> [Aim of the task]:
Using the data below, copy each line that includes the word "More".

___ Exercise data ___

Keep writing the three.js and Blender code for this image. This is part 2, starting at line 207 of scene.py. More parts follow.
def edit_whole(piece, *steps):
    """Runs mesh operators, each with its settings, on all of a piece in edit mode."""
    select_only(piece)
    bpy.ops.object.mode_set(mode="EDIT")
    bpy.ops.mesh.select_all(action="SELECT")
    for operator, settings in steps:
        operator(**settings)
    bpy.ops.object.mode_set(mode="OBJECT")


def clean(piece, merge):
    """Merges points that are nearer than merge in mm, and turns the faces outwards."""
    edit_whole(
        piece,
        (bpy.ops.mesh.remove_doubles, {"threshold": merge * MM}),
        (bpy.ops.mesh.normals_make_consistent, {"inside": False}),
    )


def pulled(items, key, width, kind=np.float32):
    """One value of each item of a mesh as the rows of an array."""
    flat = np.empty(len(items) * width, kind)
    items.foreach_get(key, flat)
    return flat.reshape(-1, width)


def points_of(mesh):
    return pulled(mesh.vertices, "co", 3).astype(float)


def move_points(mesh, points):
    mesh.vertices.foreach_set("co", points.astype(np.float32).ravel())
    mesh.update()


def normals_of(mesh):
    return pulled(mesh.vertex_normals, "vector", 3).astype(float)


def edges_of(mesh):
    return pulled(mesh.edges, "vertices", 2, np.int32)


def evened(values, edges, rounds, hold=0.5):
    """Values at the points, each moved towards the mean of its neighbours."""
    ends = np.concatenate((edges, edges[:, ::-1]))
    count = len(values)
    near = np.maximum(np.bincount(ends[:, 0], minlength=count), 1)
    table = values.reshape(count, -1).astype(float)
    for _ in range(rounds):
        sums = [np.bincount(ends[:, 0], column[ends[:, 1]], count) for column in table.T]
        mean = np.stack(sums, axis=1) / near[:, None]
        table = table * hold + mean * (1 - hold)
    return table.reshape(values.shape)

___
___ Exercise data ___

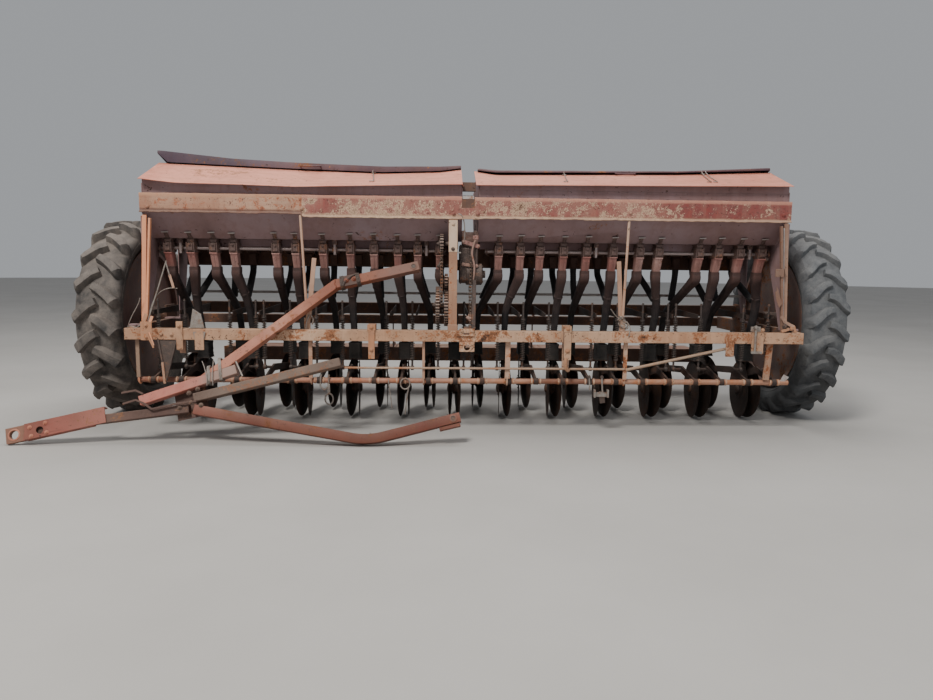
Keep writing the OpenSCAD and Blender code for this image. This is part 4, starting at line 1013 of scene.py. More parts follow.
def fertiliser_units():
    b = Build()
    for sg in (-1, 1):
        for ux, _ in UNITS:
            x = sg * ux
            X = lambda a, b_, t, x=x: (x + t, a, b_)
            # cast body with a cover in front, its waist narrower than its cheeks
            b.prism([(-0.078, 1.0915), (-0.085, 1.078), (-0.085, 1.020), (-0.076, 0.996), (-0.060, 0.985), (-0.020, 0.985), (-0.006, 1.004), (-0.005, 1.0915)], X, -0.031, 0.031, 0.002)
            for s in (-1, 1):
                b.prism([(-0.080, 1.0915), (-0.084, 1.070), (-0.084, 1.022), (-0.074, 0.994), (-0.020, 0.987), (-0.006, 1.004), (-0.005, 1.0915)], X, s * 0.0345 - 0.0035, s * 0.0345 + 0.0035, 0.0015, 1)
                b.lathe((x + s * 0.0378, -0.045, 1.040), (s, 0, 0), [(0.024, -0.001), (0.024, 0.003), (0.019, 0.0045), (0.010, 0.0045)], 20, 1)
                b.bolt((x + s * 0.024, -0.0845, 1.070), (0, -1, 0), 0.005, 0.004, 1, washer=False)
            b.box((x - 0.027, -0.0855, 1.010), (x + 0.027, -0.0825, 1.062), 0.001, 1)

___

> [Full output]:
Keep writing the three.js and Blender code for this image. This is part 2, starting at line 207 of scene.py. More parts follow.
Keep writing the OpenSCAD and Blender code for this image. This is part 4, starting at line 1013 of scene.py. More parts follow.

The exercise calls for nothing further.